◆ Exercise materials:
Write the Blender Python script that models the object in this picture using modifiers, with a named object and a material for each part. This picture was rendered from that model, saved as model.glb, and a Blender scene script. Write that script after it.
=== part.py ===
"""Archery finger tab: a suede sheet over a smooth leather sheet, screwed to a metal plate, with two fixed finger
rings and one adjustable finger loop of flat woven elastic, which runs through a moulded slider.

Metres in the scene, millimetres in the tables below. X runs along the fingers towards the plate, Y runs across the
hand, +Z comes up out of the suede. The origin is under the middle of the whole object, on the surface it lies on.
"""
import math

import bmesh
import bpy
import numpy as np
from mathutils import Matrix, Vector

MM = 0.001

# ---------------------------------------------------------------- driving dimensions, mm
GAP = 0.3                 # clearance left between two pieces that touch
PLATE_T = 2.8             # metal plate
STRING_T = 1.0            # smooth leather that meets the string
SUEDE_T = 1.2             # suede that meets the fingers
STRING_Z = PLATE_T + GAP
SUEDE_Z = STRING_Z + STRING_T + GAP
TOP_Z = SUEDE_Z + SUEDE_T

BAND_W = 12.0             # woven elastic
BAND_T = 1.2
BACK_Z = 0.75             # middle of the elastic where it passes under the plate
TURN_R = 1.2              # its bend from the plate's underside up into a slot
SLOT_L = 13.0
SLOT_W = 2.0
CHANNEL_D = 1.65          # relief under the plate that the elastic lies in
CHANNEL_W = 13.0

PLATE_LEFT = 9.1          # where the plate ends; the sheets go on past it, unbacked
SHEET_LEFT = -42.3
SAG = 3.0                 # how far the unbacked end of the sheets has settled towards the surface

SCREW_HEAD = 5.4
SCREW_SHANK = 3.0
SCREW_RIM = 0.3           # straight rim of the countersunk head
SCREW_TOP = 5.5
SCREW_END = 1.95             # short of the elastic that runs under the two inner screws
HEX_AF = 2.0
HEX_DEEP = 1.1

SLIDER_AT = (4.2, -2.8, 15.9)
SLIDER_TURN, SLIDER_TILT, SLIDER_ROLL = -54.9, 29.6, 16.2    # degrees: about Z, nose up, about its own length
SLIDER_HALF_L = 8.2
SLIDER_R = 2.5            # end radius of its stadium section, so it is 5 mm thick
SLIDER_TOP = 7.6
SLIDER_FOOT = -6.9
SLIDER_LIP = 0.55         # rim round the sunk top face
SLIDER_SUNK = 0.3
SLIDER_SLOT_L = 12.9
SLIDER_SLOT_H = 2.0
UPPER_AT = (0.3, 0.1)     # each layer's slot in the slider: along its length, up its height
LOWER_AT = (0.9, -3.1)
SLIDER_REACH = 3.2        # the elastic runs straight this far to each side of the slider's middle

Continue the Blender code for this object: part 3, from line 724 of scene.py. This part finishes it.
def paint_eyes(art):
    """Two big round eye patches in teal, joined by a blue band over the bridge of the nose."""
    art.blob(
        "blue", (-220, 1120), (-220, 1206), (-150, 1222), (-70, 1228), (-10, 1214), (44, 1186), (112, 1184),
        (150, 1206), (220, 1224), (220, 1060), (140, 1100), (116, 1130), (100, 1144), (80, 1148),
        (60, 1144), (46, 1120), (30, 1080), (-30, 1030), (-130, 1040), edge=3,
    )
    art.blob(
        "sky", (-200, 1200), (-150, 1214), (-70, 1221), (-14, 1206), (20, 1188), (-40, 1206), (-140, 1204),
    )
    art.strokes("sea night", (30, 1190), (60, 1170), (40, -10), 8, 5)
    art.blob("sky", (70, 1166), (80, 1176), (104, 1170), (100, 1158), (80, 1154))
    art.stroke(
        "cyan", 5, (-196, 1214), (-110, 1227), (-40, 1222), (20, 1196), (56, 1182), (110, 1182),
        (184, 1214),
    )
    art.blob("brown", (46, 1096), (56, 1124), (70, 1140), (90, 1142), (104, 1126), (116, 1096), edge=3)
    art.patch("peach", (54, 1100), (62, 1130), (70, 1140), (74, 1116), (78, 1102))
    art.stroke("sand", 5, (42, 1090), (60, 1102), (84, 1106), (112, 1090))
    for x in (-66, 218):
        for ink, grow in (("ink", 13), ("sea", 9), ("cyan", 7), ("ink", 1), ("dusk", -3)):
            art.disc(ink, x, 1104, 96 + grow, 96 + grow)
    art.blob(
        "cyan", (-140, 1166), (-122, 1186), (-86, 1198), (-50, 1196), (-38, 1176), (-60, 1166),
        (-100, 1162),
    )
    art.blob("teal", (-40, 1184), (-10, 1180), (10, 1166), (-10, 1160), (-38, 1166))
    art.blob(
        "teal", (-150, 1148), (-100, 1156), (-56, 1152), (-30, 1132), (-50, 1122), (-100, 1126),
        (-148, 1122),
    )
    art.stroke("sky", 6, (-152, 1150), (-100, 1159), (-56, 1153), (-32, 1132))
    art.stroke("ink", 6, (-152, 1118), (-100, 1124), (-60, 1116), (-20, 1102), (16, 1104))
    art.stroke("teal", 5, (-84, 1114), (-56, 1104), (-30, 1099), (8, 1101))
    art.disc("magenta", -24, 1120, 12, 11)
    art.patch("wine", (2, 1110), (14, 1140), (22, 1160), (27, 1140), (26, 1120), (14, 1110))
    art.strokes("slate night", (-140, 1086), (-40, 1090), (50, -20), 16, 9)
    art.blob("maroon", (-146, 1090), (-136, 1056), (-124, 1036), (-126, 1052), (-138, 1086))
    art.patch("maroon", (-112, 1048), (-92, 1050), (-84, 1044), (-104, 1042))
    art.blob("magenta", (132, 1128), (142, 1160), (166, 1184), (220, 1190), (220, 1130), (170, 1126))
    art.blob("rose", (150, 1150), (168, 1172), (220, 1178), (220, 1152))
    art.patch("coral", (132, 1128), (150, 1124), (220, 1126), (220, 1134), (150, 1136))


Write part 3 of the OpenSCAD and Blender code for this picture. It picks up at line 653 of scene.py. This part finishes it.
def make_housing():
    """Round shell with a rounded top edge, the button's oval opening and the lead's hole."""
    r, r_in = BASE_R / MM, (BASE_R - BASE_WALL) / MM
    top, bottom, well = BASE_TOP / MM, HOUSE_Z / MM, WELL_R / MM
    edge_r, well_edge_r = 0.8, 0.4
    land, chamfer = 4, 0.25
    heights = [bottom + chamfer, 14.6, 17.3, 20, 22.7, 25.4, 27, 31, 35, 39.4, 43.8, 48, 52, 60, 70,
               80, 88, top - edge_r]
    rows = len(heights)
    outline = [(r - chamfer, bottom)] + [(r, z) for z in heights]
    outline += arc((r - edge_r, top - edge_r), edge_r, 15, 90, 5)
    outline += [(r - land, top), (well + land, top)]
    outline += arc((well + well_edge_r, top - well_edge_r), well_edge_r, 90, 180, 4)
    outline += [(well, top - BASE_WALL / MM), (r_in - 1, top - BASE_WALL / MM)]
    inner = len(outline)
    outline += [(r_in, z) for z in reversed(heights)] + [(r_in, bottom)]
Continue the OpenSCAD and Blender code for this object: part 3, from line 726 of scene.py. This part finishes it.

◆ The task: Produce an exact copy of every entry above.

◆ Output for this exercise:
Write the Blender Python script that models the object in this picture using modifiers, with a named object and a material for each part. This picture was rendered from that model, saved as model.glb, and a Blender scene script. Write that script after it.
=== part.py ===
"""Archery finger tab: a suede sheet over a smooth leather sheet, screwed to a metal plate, with two fixed finger
rings and one adjustable finger loop of flat woven elastic, which runs through a moulded slider.

Metres in the scene, millimetres in the tables below. X runs along the fingers towards the plate, Y runs across the
hand, +Z comes up out of the suede. The origin is under the middle of the whole object, on the surface it lies on.
"""
import math

import bmesh
import bpy
import numpy as np
from mathutils import Matrix, Vector

MM = 0.001

# ---------------------------------------------------------------- driving dimensions, mm
GAP = 0.3                 # clearance left between two pieces that touch
PLATE_T = 2.8             # metal plate
STRING_T = 1.0            # smooth leather that meets the string
SUEDE_T = 1.2             # suede that meets the fingers
STRING_Z = PLATE_T + GAP
SUEDE_Z = STRING_Z + STRING_T + GAP
TOP_Z = SUEDE_Z + SUEDE_T

BAND_W = 12.0             # woven elastic
BAND_T = 1.2
BACK_Z = 0.75             # middle of the elastic where it passes under the plate
TURN_R = 1.2              # its bend from the plate's underside up into a slot
SLOT_L = 13.0
SLOT_W = 2.0
CHANNEL_D = 1.65          # relief under the plate that the elastic lies in
CHANNEL_W = 13.0

PLATE_LEFT = 9.1          # where the plate ends; the sheets go on past it, unbacked
SHEET_LEFT = -42.3
SAG = 3.0                 # how far the unbacked end of the sheets has settled towards the surface

SCREW_HEAD = 5.4
SCREW_SHANK = 3.0
SCREW_RIM = 0.3           # straight rim of the countersunk head
SCREW_TOP = 5.5
SCREW_END = 1.95             # short of the elastic that runs under the two inner screws
HEX_AF = 2.0
HEX_DEEP = 1.1

SLIDER_AT = (4.2, -2.8, 15.9)
SLIDER_TURN, SLIDER_TILT, SLIDER_ROLL = -54.9, 29.6, 16.2    # degrees: about Z, nose up, about its own length
SLIDER_HALF_L = 8.2
SLIDER_R = 2.5            # end radius of its stadium section, so it is 5 mm thick
SLIDER_TOP = 7.6
SLIDER_FOOT = -6.9
SLIDER_LIP = 0.55         # rim round the sunk top face
SLIDER_SUNK = 0.3
SLIDER_SLOT_L = 12.9
SLIDER_SLOT_H = 2.0
UPPER_AT = (0.3, 0.1)     # each layer's slot in the slider: along its length, up its height
LOWER_AT = (0.9, -3.1)
SLIDER_REACH = 3.2        # the elastic runs straight this far to each side of the slider's middle

Continue the Blender code for this object: part 3, from line 724 of scene.py. This part finishes it.
def paint_eyes(art):
    """Two big round eye patches in teal, joined by a blue band over the bridge of the nose."""
    art.blob(
        "blue", (-220, 1120), (-220, 1206), (-150, 1222), (-70, 1228), (-10, 1214), (44, 1186), (112, 1184),
        (150, 1206), (220, 1224), (220, 1060), (140, 1100), (116, 1130), (100, 1144), (80, 1148),
        (60, 1144), (46, 1120), (30, 1080), (-30, 1030), (-130, 1040), edge=3,
    )
    art.blob(
        "sky", (-200, 1200), (-150, 1214), (-70, 1221), (-14, 1206), (20, 1188), (-40, 1206), (-140, 1204),
    )
    art.strokes("sea night", (30, 1190), (60, 1170), (40, -10), 8, 5)
    art.blob("sky", (70, 1166), (80, 1176), (104, 1170), (100, 1158), (80, 1154))
    art.stroke(
        "cyan", 5, (-196, 1214), (-110, 1227), (-40, 1222), (20, 1196), (56, 1182), (110, 1182),
        (184, 1214),
    )
    art.blob("brown", (46, 1096), (56, 1124), (70, 1140), (90, 1142), (104, 1126), (116, 1096), edge=3)
    art.patch("peach", (54, 1100), (62, 1130), (70, 1140), (74, 1116), (78, 1102))
    art.stroke("sand", 5, (42, 1090), (60, 1102), (84, 1106), (112, 1090))
    for x in (-66, 218):
        for ink, grow in (("ink", 13), ("sea", 9), ("cyan", 7), ("ink", 1), ("dusk", -3)):
            art.disc(ink, x, 1104, 96 + grow, 96 + grow)
    art.blob(
        "cyan", (-140, 1166), (-122, 1186), (-86, 1198), (-50, 1196), (-38, 1176), (-60, 1166),
        (-100, 1162),
    )
    art.blob("teal", (-40, 1184), (-10, 1180), (10, 1166), (-10, 1160), (-38, 1166))
    art.blob(
        "teal", (-150, 1148), (-100, 1156), (-56, 1152), (-30, 1132), (-50, 1122), (-100, 1126),
        (-148, 1122),
    )
    art.stroke("sky", 6, (-152, 1150), (-100, 1159), (-56, 1153), (-32, 1132))
    art.stroke("ink", 6, (-152, 1118), (-100, 1124), (-60, 1116), (-20, 1102), (16, 1104))
    art.stroke("teal", 5, (-84, 1114), (-56, 1104), (-30, 1099), (8, 1101))
    art.disc("magenta", -24, 1120, 12, 11)
    art.patch("wine", (2, 1110), (14, 1140), (22, 1160), (27, 1140), (26, 1120), (14, 1110))
    art.strokes("slate night", (-140, 1086), (-40, 1090), (50, -20), 16, 9)
    art.blob("maroon", (-146, 1090), (-136, 1056), (-124, 1036), (-126, 1052), (-138, 1086))
    art.patch("maroon", (-112, 1048), (-92, 1050), (-84, 1044), (-104, 1042))
    art.blob("magenta", (132, 1128), (142, 1160), (166, 1184), (220, 1190), (220, 1130), (170, 1126))
    art.blob("rose", (150, 1150), (168, 1172), (220, 1178), (220, 1152))
    art.patch("coral", (132, 1128), (150, 1124), (220, 1126), (220, 1134), (150, 1136))


Write part 3 of the OpenSCAD and Blender code for this picture. It picks up at line 653 of scene.py. This part finishes it.
def make_housing():
    """Round shell with a rounded top edge, the button's oval opening and the lead's hole."""
    r, r_in = BASE_R / MM, (BASE_R - BASE_WALL) / MM
    top, bottom, well = BASE_TOP / MM, HOUSE_Z / MM, WELL_R / MM
    edge_r, well_edge_r = 0.8, 0.4
    land, chamfer = 4, 0.25
    heights = [bottom + chamfer, 14.6, 17.3, 20, 22.7, 25.4, 27, 31, 35, 39.4, 43.8, 48, 52, 60, 70,
               80, 88, top - edge_r]
    rows = len(heights)
    outline = [(r - chamfer, bottom)] + [(r, z) for z in heights]
    outline += arc((r - edge_r, top - edge_r), edge_r, 15, 90, 5)
    outline += [(r - land, top), (well + land, top)]
    outline += arc((well + well_edge_r, top - well_edge_r), well_edge_r, 90, 180, 4)
    outline += [(well, top - BASE_WALL / MM), (r_in - 1, top - BASE_WALL / MM)]
    inner = len(outline)
    outline += [(r_in, z) for z in reversed(heights)] + [(r_in, bottom)]
Continue the OpenSCAD and Blender code for this object: part 3, from line 726 of scene.py. This part finishes it.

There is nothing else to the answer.